Teori-teori kekhilafahan yang ditulis oleh al-Mawardi, at-Turtusyi, al-Jahidz dan lain-lain sangat mencerminkan sistem otoritarianisme Persia yang tidak ada presedennya dalam tradisi kekabilahan Arab dan Islam. Parahnya lagi, banyak para pemikir khilafah seperti Taqiyyuddin an-Nabhani dan lain-lain mengadopsi pemikiran-pemikiran mereka secara mentah-mentah. Jadilah teori khilafah yang diproduknya sangat mencerminkan otoritarianisme. Misalnya ketidakbolehan khalifah yang lebih dari satu atau masa jabatan khalifah yang seumur hidup merupakan satu dari sekian teori-teori khilafahnya yang menjurus ke arah otoritarianisme.

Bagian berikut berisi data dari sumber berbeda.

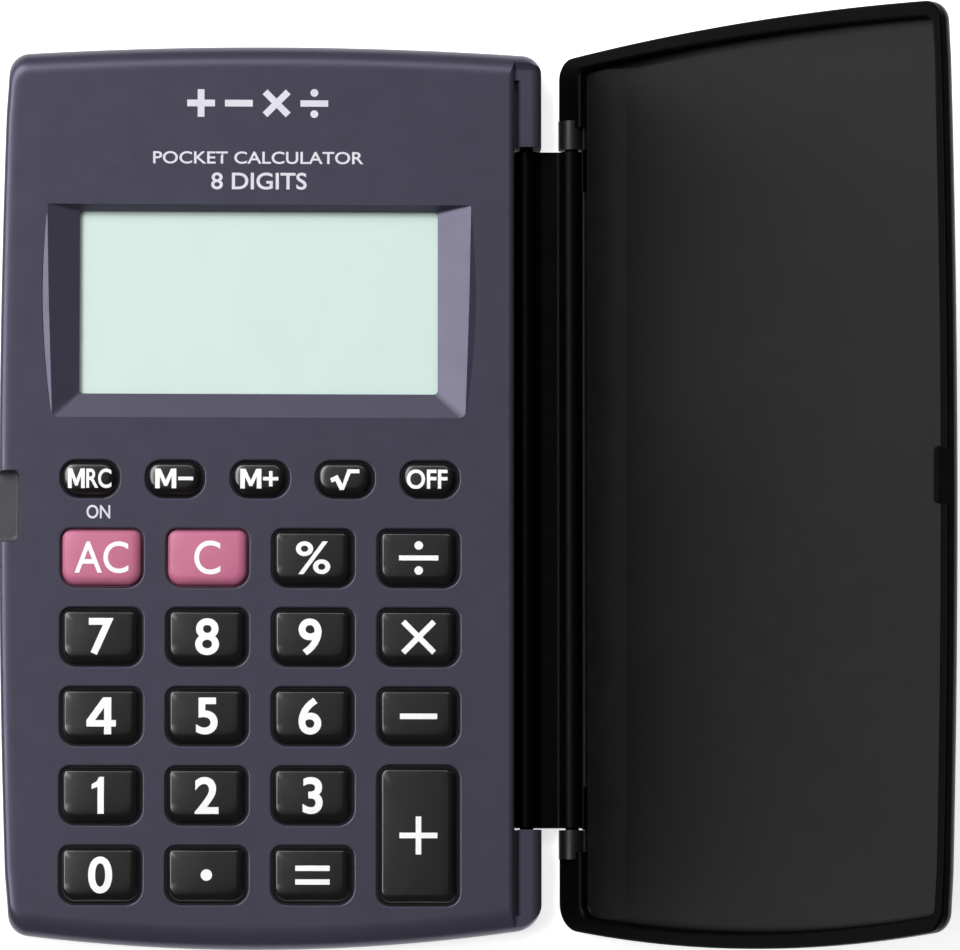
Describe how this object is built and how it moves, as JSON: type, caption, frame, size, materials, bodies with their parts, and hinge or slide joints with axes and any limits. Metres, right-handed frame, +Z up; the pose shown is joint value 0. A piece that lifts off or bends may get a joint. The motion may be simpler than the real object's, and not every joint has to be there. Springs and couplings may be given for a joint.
{
  "type": "pocket calculator",
  "caption": "Pocket calculator with a recessed display, domed keys and a hard cover that folds right round on a double hinge.",
  "frame": {"origin": "on the table, under the middle of the body's plan (without the cover)", "axes": "+Z up out of the keys, +X across the body towards the hinge, +Y along the body towards the display"},
  "size_m": [0.1288, 0.127, 0.0604],
  "materials": {
    "face_plastic": "fine satin texture, violet grey",
    "back_plastic": "fine satin texture, dark grey",
    "door_plastic": "fine satin texture, dark grey",
    "window": "clear acrylic",
    "liquid_crystal": "pale green, satin polariser",
    "reflector": "diffuse silver film",
    "ribbon": "amber film with printed lines",
    "board": "green solder mask",
    "resin": "black epoxy",
    "capacitors": "ceramic with tinned ends",
    "screw_steel": "bright zinc",
    "silicone": "translucent grey silicone",
    "carbon": "carbon filled",
    "cell_steel": "nickel plated",
    "contact_steel": "nickel plated spring strip",
    "key_black": "glossy black with white legend",
    "key_pink": "glossy rose with white legend",
    "link_plastic": "satin black",
    "cover_plastic": "satin black"
  },
  "bodies": {
    "base": {"upper_case": "face_plastic", "lower_case": "back_plastic", "display_window": "window", "lcd_panel": "liquid_crystal", "lcd_reflector": "reflector", "display_ribbon": "ribbon", "circuit_board": "board", "controller_chip": "resin", "chip_parts": "capacitors", "board_screws": "screw_steel", "case_screws": "screw_steel", "key_mat": "silicone", "contact_pills": "carbon", "button_cell": "cell_steel", "battery_contact_negative": "contact_steel", "battery_contact_positive": "contact_steel"},
    "link": {"hinge_link": "link_plastic"},
    "cover": {"cover": "cover_plastic"},
    "battery_door": {"battery_door": "door_plastic"},
    "key_recall": {"key_recall": "key_black"},
    "key_memory_minus": {"key_memory_minus": "key_black"},
    "key_memory_plus": {"key_memory_plus": "key_black"},
    "key_root": {"key_root": "key_black"},
    "key_off": {"key_off": "key_black"},
    "key_all_clear": {"key_all_clear": "key_pink"},
    "key_clear": {"key_clear": "key_pink"},
    "key_percent": {"key_percent": "key_black"},
    "key_divide": {"key_divide": "key_black"},
    "key_7": {"key_7": "key_black"},
    "key_8": {"key_8": "key_black"},
    "key_9": {"key_9": "key_black"},
    "key_times": {"key_times": "key_black"},
    "key_4": {"key_4": "key_black"},
    "key_5": {"key_5": "key_black"},
    "key_6": {"key_6": "key_black"},
    "key_minus": {"key_minus": "key_black"},
    "key_1": {"key_1": "key_black"},
    "key_2": {"key_2": "key_black"},
    "key_3": {"key_3": "key_black"},
    "key_plus": {"key_plus": "key_black"},
    "key_0": {"key_0": "key_black"},
    "key_point": {"key_point": "key_black"},
    "key_equals": {"key_equals": "key_black"}
  },
  "joints": [
    {"name": "link_hinge", "type": "hinge", "parent": "base", "child": "link", "pos_m": [0.036, 0, 0.002], "axis": [0, -1, 0], "range_deg": [-90, 90]},
    {"name": "cover_hinge", "type": "hinge", "parent": "link", "child": "cover", "pos_m": [0.0424, 0, 0.002], "axis": [0, -1, 0], "range_deg": [-140, 40]},
    {"name": "battery_door_turn", "type": "hinge", "parent": "base", "child": "battery_door", "pos_m": [-0.014, 0.0524, 0.001], "axis": [0, 0, 1], "range_deg": [0, 60]},
    {"name": "key_recall_press", "type": "slide", "parent": "base", "child": "key_recall", "axis": [0, 0, -1], "range_m": [0, 0.0008], "stiffness_N_per_m": 300, "springref_m": -0.0003, "deforming": ["key_mat", "contact_pills"]},
    {"name": "key_memory_minus_press", "type": "slide", "parent": "base", "child": "key_memory_minus", "axis": [0, 0, -1], "range_m": [0, 0.0008], "stiffness_N_per_m": 300, "springref_m": -0.0003, "deforming": ["key_mat", "contact_pills"]},
    {"name": "key_memory_plus_press", "type": "slide", "parent": "base", "child": "key_memory_plus", "axis": [0, 0, -1], "range_m": [0, 0.0008], "stiffness_N_per_m": 300, "springref_m": -0.0003, "deforming": ["key_mat", "contact_pills"]},
    {"name": "key_root_press", "type": "slide", "parent": "base", "child": "key_root", "axis": [0, 0, -1], "range_m": [0, 0.0008], "stiffness_N_per_m": 300, "springref_m": -0.0003, "deforming": ["key_mat", "contact_pills"]},
    {"name": "key_off_press", "type": "slide", "parent": "base", "child": "key_off", "axis": [0, 0, -1], "range_m": [0, 0.0008], "stiffness_N_per_m": 300, "springref_m": -0.0003, "deforming": ["key_mat", "contact_pills"]},
    {"name": "key_all_clear_press", "type": "slide", "parent": "base", "child": "key_all_clear", "axis": [0, 0, -1], "range_m": [0, 0.0008], "stiffness_N_per_m": 300, "springref_m": -0.0003, "deforming": ["key_mat", "contact_pills"]},
    {"name": "key_clear_press", "type": "slide", "parent": "base", "child": "key_clear", "axis": [0, 0, -1], "range_m": [0, 0.0008], "stiffness_N_per_m": 300, "springref_m": -0.0003, "deforming": ["key_mat", "contact_pills"]},
    {"name": "key_percent_press", "type": "slide", "parent": "base", "child": "key_percent", "axis": [0, 0, -1], "range_m": [0, 0.0008], "stiffness_N_per_m": 300, "springref_m": -0.0003, "deforming": ["key_mat", "contact_pills"]},
    {"name": "key_divide_press", "type": "slide", "parent": "base", "child": "key_divide", "axis": [0, 0, -1], "range_m": [0, 0.0008], "stiffness_N_per_m": 300, "springref_m": -0.0003, "deforming": ["key_mat", "contact_pills"]},
    {"name": "key_7_press", "type": "slide", "parent": "base", "child": "key_7", "axis": [0, 0, -1], "range_m": [0, 0.0008], "stiffness_N_per_m": 300, "springref_m": -0.0003, "deforming": ["key_mat", "contact_pills"]},
    {"name": "key_8_press", "type": "slide", "parent": "base", "child": "key_8", "axis": [0, 0, -1], "range_m": [0, 0.0008], "stiffness_N_per_m": 300, "springref_m": -0.0003, "deforming": ["key_mat", "contact_pills"]},
    {"name": "key_9_press", "type": "slide", "parent": "base", "child": "key_9", "axis": [0, 0, -1], "range_m": [0, 0.0008], "stiffness_N_per_m": 300, "springref_m": -0.0003, "deforming": ["key_mat", "contact_pills"]},
    {"name": "key_times_press", "type": "slide", "parent": "base", "child": "key_times", "axis": [0, 0, -1], "range_m": [0, 0.0008], "stiffness_N_per_m": 300, "springref_m": -0.0003, "deforming": ["key_mat", "contact_pills"]},
    {"name": "key_4_press", "type": "slide", "parent": "base", "child": "key_4", "axis": [0, 0, -1], "range_m": [0, 0.0008], "stiffness_N_per_m": 300, "springref_m": -0.0003, "deforming": ["key_mat", "contact_pills"]},
    {"name": "key_5_press", "type": "slide", "parent": "base", "child": "key_5", "axis": [0, 0, -1], "range_m": [0, 0.0008], "stiffness_N_per_m": 300, "springref_m": -0.0003, "deforming": ["key_mat", "contact_pills"]},
    {"name": "key_6_press", "type": "slide", "parent": "base", "child": "key_6", "axis": [0, 0, -1], "range_m": [0, 0.0008], "stiffness_N_per_m": 300, "springref_m": -0.0003, "deforming": ["key_mat", "contact_pills"]},
    {"name": "key_minus_press", "type": "slide", "parent": "base", "child": "key_minus", "axis": [0, 0, -1], "range_m": [0, 0.0008], "stiffness_N_per_m": 300, "springref_m": -0.0003, "deforming": ["key_mat", "contact_pills"]},
    {"name": "key_1_press", "type": "slide", "parent": "base", "child": "key_1", "axis": [0, 0, -1], "range_m": [0, 0.0008], "stiffness_N_per_m": 300, "springref_m": -0.0003, "deforming": ["key_mat", "contact_pills"]},
    {"name": "key_2_press", "type": "slide", "parent": "base", "child": "key_2", "axis": [0, 0, -1], "range_m": [0, 0.0008], "stiffness_N_per_m": 300, "springref_m": -0.0003, "deforming": ["key_mat", "contact_pills"]},
    {"name": "key_3_press", "type": "slide", "parent": "base", "child": "key_3", "axis": [0, 0, -1], "range_m": [0, 0.0008], "stiffness_N_per_m": 300, "springref_m": -0.0003, "deforming": ["key_mat", "contact_pills"]},
    {"name": "key_plus_press", "type": "slide", "parent": "base", "child": "key_plus", "axis": [0, 0, -1], "range_m": [0, 0.0008], "stiffness_N_per_m": 300, "springref_m": -0.0003, "deforming": ["key_mat", "contact_pills"]},
    {"name": "key_0_press", "type": "slide", "parent": "base", "child": "key_0", "axis": [0, 0, -1], "range_m": [0, 0.0008], "stiffness_N_per_m": 300, "springref_m": -0.0003, "deforming": ["key_mat", "contact_pills"]},
    {"name": "key_point_press", "type": "slide", "parent": "base", "child": "key_point", "axis": [0, 0, -1], "range_m": [0, 0.0008], "stiffness_N_per_m": 300, "springref_m": -0.0003, "deforming": ["key_mat", "contact_pills"]},
    {"name": "key_equals_press", "type": "slide", "parent": "base", "child": "key_equals", "axis": [0, 0, -1], "range_m": [0, 0.0008], "stiffness_N_per_m": 300, "springref_m": -0.0003, "deforming": ["key_mat", "contact_pills"]}
  ]
}
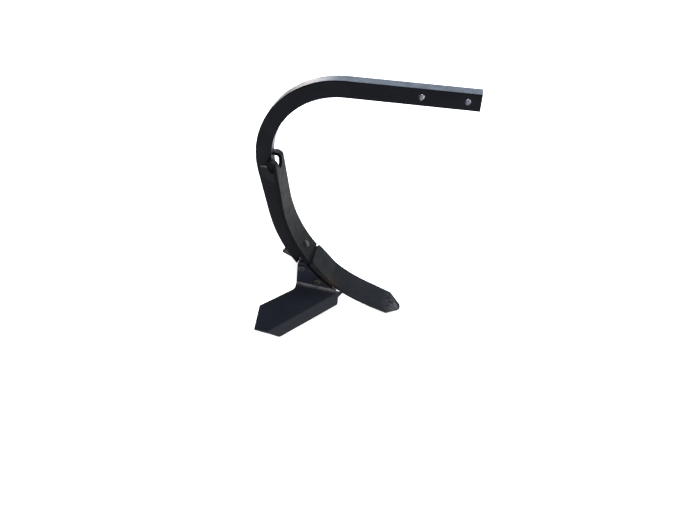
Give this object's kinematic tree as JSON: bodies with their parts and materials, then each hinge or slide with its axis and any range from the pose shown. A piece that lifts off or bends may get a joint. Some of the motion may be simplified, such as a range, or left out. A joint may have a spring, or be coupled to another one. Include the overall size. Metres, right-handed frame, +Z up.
{
  "type": "cultivator tine",
  "caption": "C-shaped bar tine that bolts to a toolbar and carries a curved deflector, a pointed share and two swept wing shares.",
  "frame": {"origin": "centre of the arm's front bore, in the middle of the bar's width and depth", "axes": "+X the direction of travel along the arm, +Y across it to the left, +Z up from the share towards the arm"},
  "size_m": [0.4796, 0.3492, 0.6198],
  "materials": {
    "shank_paint": "semi-gloss",
    "deflector_paint": "satin",
    "share_steel": "satin",
    "wing_paint": "satin",
    "bracket_paint": "satin",
    "fastener_steel": "satin"
  },
  "bodies": {
    "root": {"deflector": "deflector_paint", "deflector_bolt": "fastener_steel", "deflector_clip": "deflector_paint", "deflector_nut": "fastener_steel", "deflector_washer": "fastener_steel", "shank": "shank_paint", "share_bolt_lower": "fastener_steel", "share_bolt_upper": "fastener_steel", "share_nut_lower": "fastener_steel", "share_nut_upper": "fastener_steel", "share_point": "share_steel", "share_washer_lower": "fastener_steel", "share_washer_upper": "fastener_steel", "wing_bolt_left_front": "fastener_steel", "wing_bolt_left_rear": "fastener_steel", "wing_bolt_right_front": "fastener_steel", "wing_bolt_right_rear": "fastener_steel", "wing_bracket": "bracket_paint", "wing_left": "wing_paint", "wing_nut_left_front": "fastener_steel", "wing_nut_left_rear": "fastener_steel", "wing_nut_right_front": "fastener_steel", "wing_nut_right_rear": "fastener_steel", "wing_right": "wing_paint"}
  },
  "joints": []
}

Singkatnya, Indonesia yang berasaskan Pancasila dan UUD 45 sebenarnya tidak lain adalah satu jenis pemerintahan yang dipredikasi Nabi sebagai yang memiliki semangat khilafah ala minhaj nubuwwah dan tentu kita harus kawal terus-menerus agar terhindar dari menyusupnya sistem otoritarianisme yang diwariskan oleh sistem khilafah ala HTI dan sistem pemerintahan ala Komunisme. Semoga.
Membenturkan khilafah dengan Pancasila di Indonesia oleh sebagian kelompok tertentu di kalangan umat Islam sebenarnya merupakan fenomena yang menarik dan unik yang perlu didiskusikan lebih jauh.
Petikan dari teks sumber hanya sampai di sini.